Un Male che si percepisce immediatamente, con un’aura pesante ed oscura, circondata da fumi di zolfo provenienti da chissà qualche industria del terrore: ed ecco che i Nostri, come se fossero degli Strapping Young Lad assai più elettronici e devoti a Satana, rilasciano un inno alla malvagità dietro l’altro, senza cali di sorta fino all’ultimo, cibernetico respiro.

Il songrwriting sulle prime potrà apparire confuso, ma il Nuovo sulle prime, si sa, appare sempre disorientante perché non sappiamo cosa aspettarci….ed ecco che i Wolfpack, come degli stranieri in terra di nessuno, creano un mix apocalittico di arpeggi ed atmosfere epiche e deprimenti, campionamenti apparentemente senza senso e cambi di tempo spiazzanti: il bello sta nel saper cogliere questi segnali, ascoltare il disco più di una volta, ed allora sì che concorderete che questo disco non si presta in alcun modo ad etichette facili con cui essere descritto, ma solo ad infiniti modi per poter essere apprezzato.

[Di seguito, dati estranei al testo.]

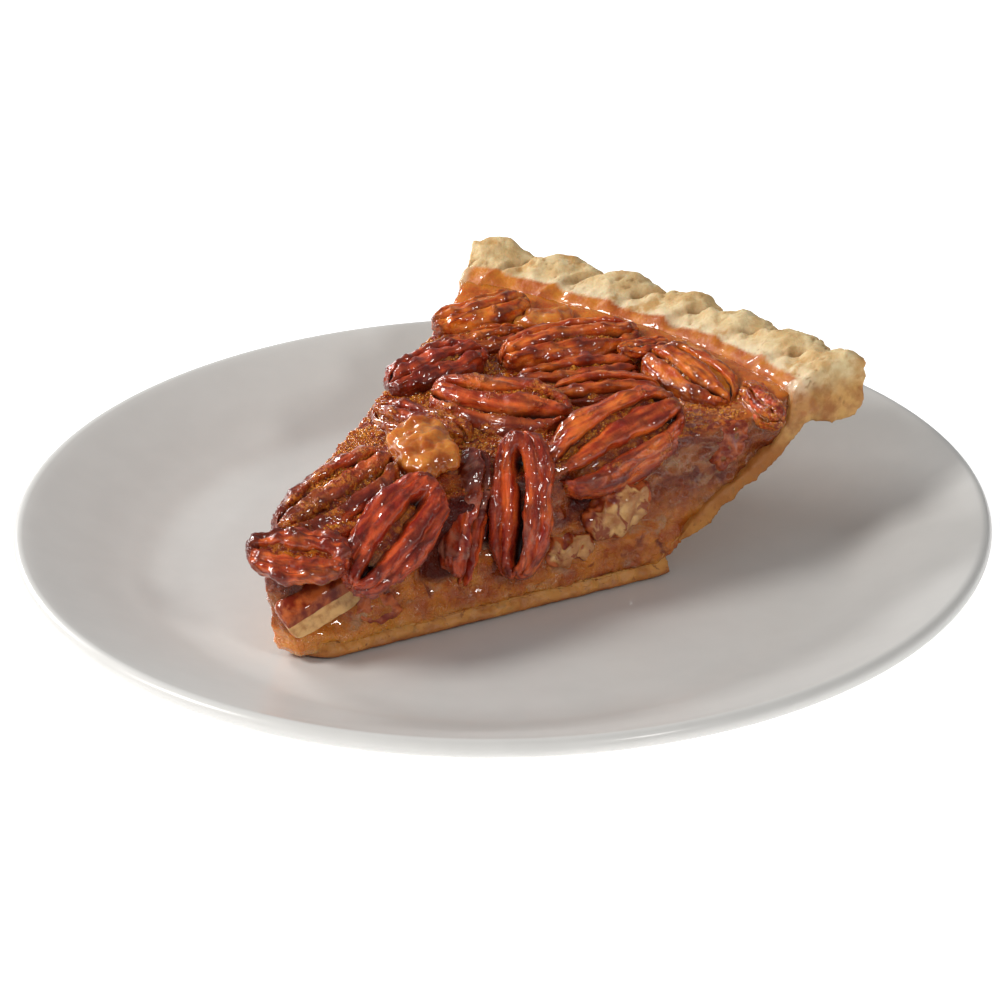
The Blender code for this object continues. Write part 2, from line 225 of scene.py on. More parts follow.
glaze, flow, shader = finish("plate glaze", Base_Color=(0.72, 0.71, 0.69), Roughness=0.36, IOR=1.45,
                             Specular_IOR_Level=0.35, Coat_Weight=0.35, Coat_Roughness=0.18)
place = flow.node("TexCoord", out="Object")
feed(place.fuzz(9 * MM, 2).between(0.3, 0.7).over((0.70, 0.688, 0.665), (0.72, 0.708, 0.685)), shader, "Base Color")
feed(flow.node("Bump", {}, {"Strength": 0.06, "Distance": 0.0004, "Height": place.fuzz(14 * MM, 1)}), shader, "Normal")
wear(plate, glaze, "plate")

# --------------------------------------------------------------------------------------------- pastry
# The shell is shortcrust: a thin floor, a leaning wall, and a rim rolled under and pinched by hand into slanting
# pillows. The oven dries the rim pale and cracked, and browns the wall and the rolled underside.

TIP = Vector((-47.8 * MM, -44.9 * MM, WELL_TOP + 0.3 * MM))
TURN = math.radians(49.6)
to_slice = Matrix.Translation(TIP) @ Matrix.Rotation(TURN, 4, "Z")
to_slice_back = np.array(to_slice.inverted())
RIM_INSIDE = 121.5 * MM


def slice_place(points):
    """World points as columns along the slice, to its left, and up from its underside."""
    return points @ to_slice_back[:3, :3].T + to_slice_back[:3, 3]


def points_of(mesh):
    flat = np.empty(len(mesh.vertices) * 3)
    mesh.vertices.foreach_get("co", flat)
    return flat.reshape(-1, 3)


def normals_of(mesh):
    flat = np.empty(len(mesh.vertices) * 3)
    mesh.vertex_normals.foreach_get("vector", flat)
    return flat.reshape(-1, 3)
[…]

Semplicemente meraviglioso, per uno dei dischi più sorprendenti dell’anno, un capolavoro (anzi Caprolavoro) che a mio parer non é stato realmente compreso da molta della stampa specializzata in tutta onestà: qui vi é davvero qualcosa di sinistro, che colpisce in misura maggiore rispetto ad un classico disco death/black, e che ti punge l’animo senza che tu te ne renda conto, ma lasciandoti comunque una certa patina di inquietudine addosso…

 

La senti ora, la classe delle nuove leve del Male? Loro sono attorno a te, intuisci la loro onnipresenza, ma fanno il possibile per spaventarti lentamente e silenziosamente, senza che tu te ne renda conto.

Caos ed Incubo: e di sicuro quest’anno il Cornuto sarà doppiamente felice, dato che ha finalmente ottenuto il suo primo, degno tributo in salsa meccanizzata.